At Oaklands, we use OPAL, Oaklands Progressive Assessment Ladders. As each child at Oaklands is unique, the I can statements in OPAL track their individual journey from their own starting points (baseline) so that we can see progress at an individual level measured in number of steps achieved. There is also a horizontal measure of progress (APS) within a single step to capture the progress made by students with the most severe learning difficulties, from Accessing a skill, to Practicing it, to having 4 attempts to Secure that skill.


Within OPAL, there are 8 ladders of micro steps within larger skills and knowledge blocks that relate to the 6 assessed Areas of Learning (AoL) within the Oaklands curriculum:

  • Literacy
  • Maths
  • Emotional Regulation & Wellbeing
  • Physical Development
  • Communication, Interaction & Social Skills
  • Independence & Life Skills


There are two further Areas of Learning which are not assessed:

  • Science & Environmental Education
  • Creativity & the Arts


OPAL ladders provide staff with a very broad and comprehensive set of competency-based criteria which gives a rounded view of all pupils’ strengths. Staff use the OPAL statements continually to formatively assess pupils and adjust their provision to meet needs and enable them to achieve their next steps. Each child’s set of ladders are regularly updated and are a good source of understanding about pupils’ strengths and areas of development. Recording is done on paper so anyone can access the records to inform their practice and focus on pupils’ next steps. In this way, we can also regularly share information about aspects of a child's learning with parents/carers.


Judgements of progress are moderated within class teams, as well as across the school.     

In regular Progress Review Meetings, class teachers feedback to their line manager on general progress, areas where their children or key individuals may be struggling, and report on the impact of Resilience Building Plans. Collaboratively, the line manager and teacher look at ways to bridge the gap for learners who have specific areas of need, and school leaders look for any commonalities that could be addressed more widely. Due to the heterogeneity of our cohort, even within the same pathway, comparison of progress or a notion of ‘expected progress’ are not meaningful at Oaklands. Therefore, we do not draw cohort comparisons but do ensure that every child's progress is discussed regularly over the year. Leaders ensure that all staff are aware of particular vulnerabilities that may impact upon an individual’s learning, such as economic disadvantage.


Class teacher reports at the end of the year and before annual review meetings offer a rounded view of pupil progress in addition to data on OPAL steps achieved. A child’s library of reports is evidence of progress over time, and supported by half termly video assessments. 

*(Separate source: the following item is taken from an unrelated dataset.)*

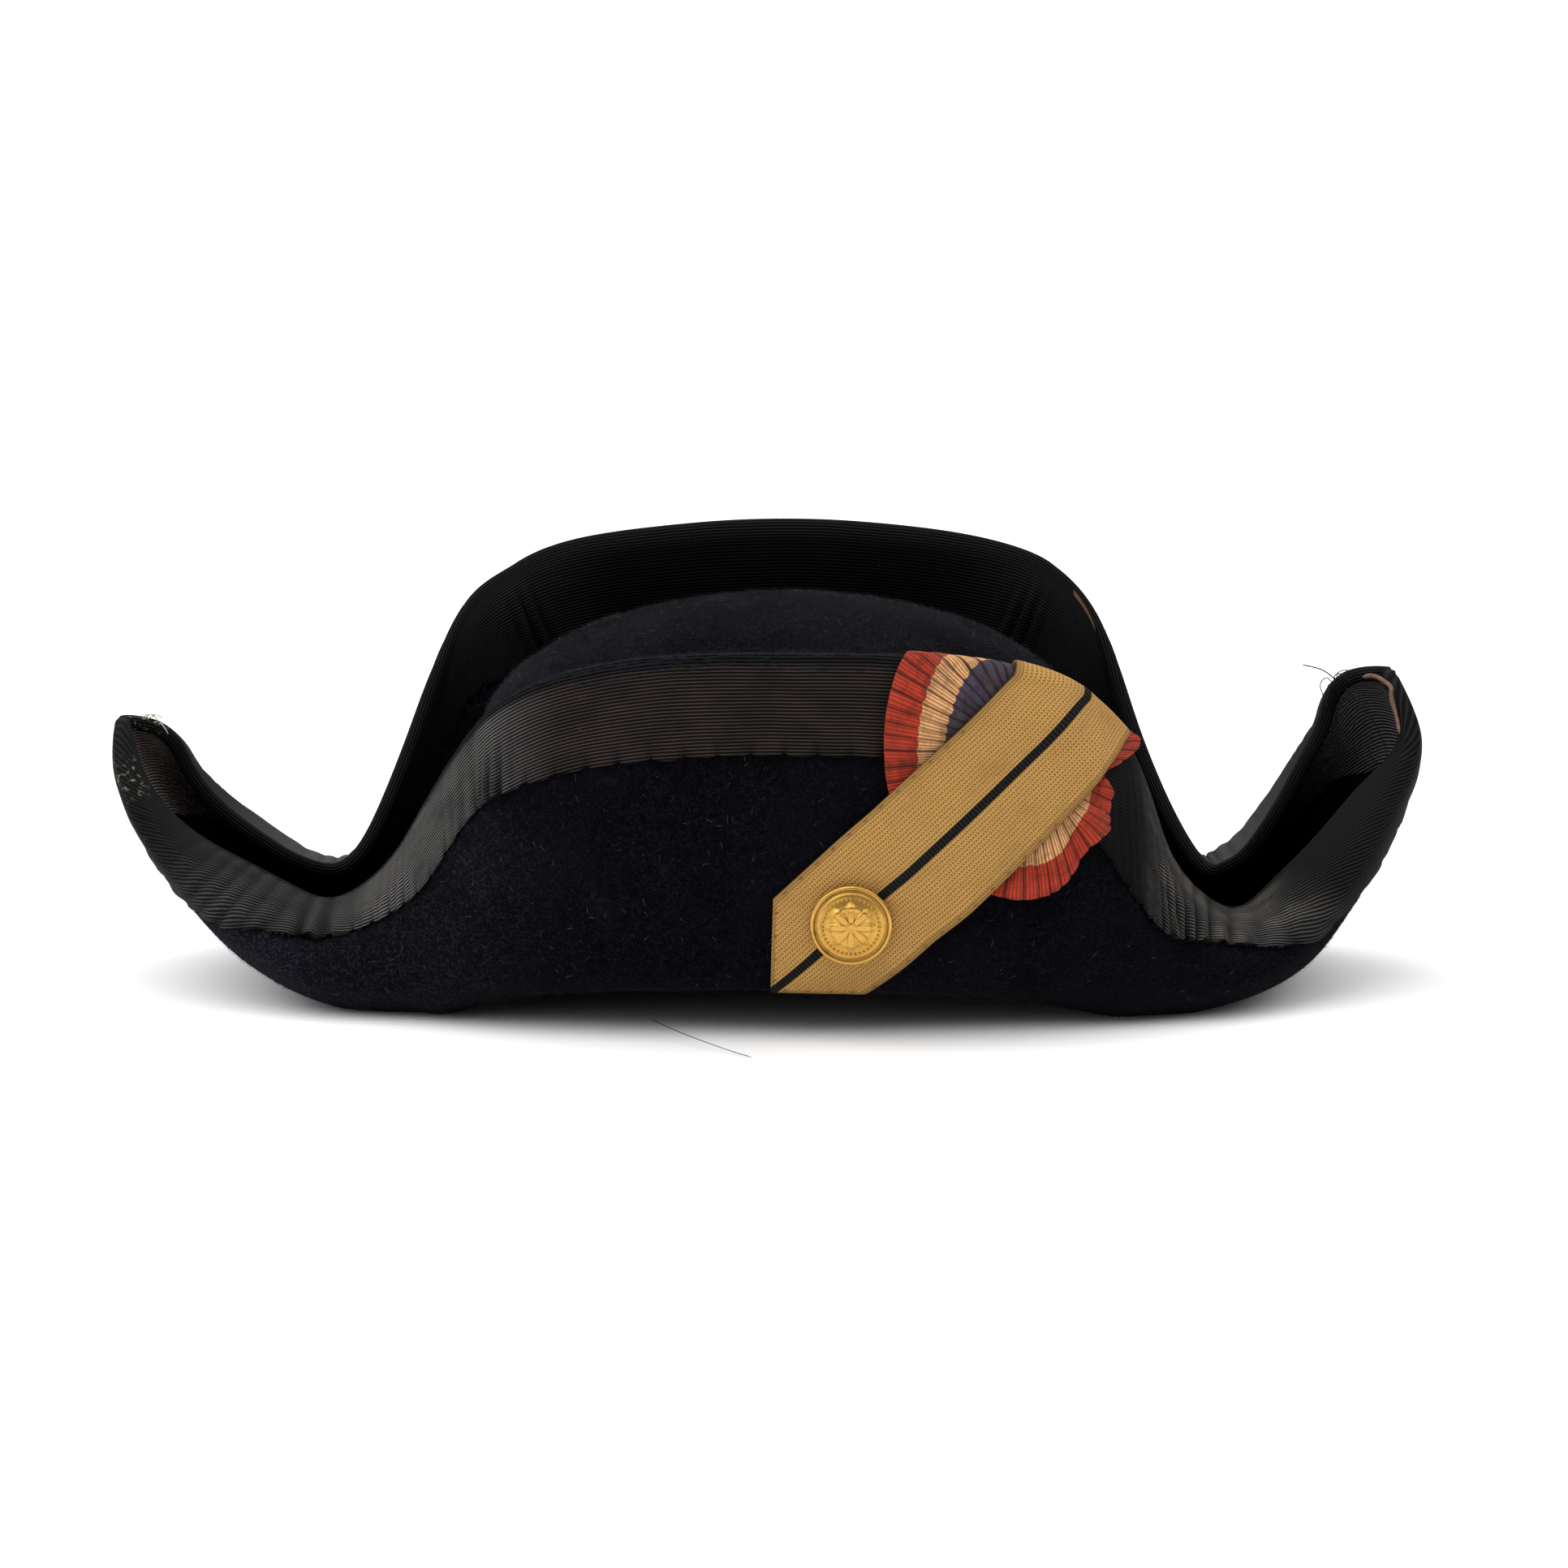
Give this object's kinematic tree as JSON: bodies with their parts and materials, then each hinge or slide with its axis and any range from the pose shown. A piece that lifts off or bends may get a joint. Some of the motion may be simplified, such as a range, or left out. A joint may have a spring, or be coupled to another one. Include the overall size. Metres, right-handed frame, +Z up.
{
  "type": "bicorne hat",
  "caption": "Bicorne hat of near-black felt with ribbed edge ribbon, pleated tricolour cockade, gold lace strap and gilt button",
  "frame": {"origin": "Under the middle of the hat's bounding box, on the surface that it rests on.", "axes": "+X to the horn on the cockade's side, -Y to the front flap, +Z up."},
  "size_m": [0.4234, 0.2031, 0.1396],
  "materials": {
    "felt": "fuzzy",
    "black_ribbon": "ribbed, worn",
    "cockade_ribbon": "pleated",
    "gold_lace": "woven",
    "gilt": "polished"
  },
  "bodies": {
    "root": {"felt_body": "felt", "edge_ribbon": "black_ribbon", "cockade": "cockade_ribbon", "lace_strap": "gold_lace", "button": "gilt"}
  },
  "joints": []
}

Other Views of Outcomes for Learners 


As well as our own internal processes to ensure that we are maximising progress for learners, there are many other ways in which we check that outcomes for our learners are good or better. One of the ways is by getting parent/ feedback through Annual Review meetings and parent surveys. Parent/carer satisfaction is very high with regular feedback that 95%+ Agree strongly or Agree (or equivalent) on key questions such as ‘My child likes going to school’ and ‘The school informs me about my child’s learning and progress’. In May 23, 92% of parents surveyed told us that they think their child is making good progress considering their special educational needs. Parent/carers are also asked to feedback at Annual Review meetings regarding progress towards their child's EHCP objectives (OPAL related Statements). In addition, we regularly seek feedback from the secondary schools that our pupils transition to about how prepared and ready they are for their next steps in education. Secondary school leaders unanimously tell us that pupils are effectively prepared for the transition and have built firm foundations on which to continue their education.


Long Term Outcomes


We know that in exceptional cases, some pupils in the past have gone on to sit GCSEs, Entry Level accreditations, Step up to English and Maths courses or attend colleges to study courses such as Bricklaying or Catering. The majority of pupils access personalised learning based on EHCP outcomes including travel training & preparing for adulthood.



     ‘Through this diligent (OPAL) tracking, each pupil receives a bespoke programme that ensures they have the right skills they need to be successful at the next stage of their education. This is then monitored by leaders, so they are aware of how well pupils are getting on at their new schools’.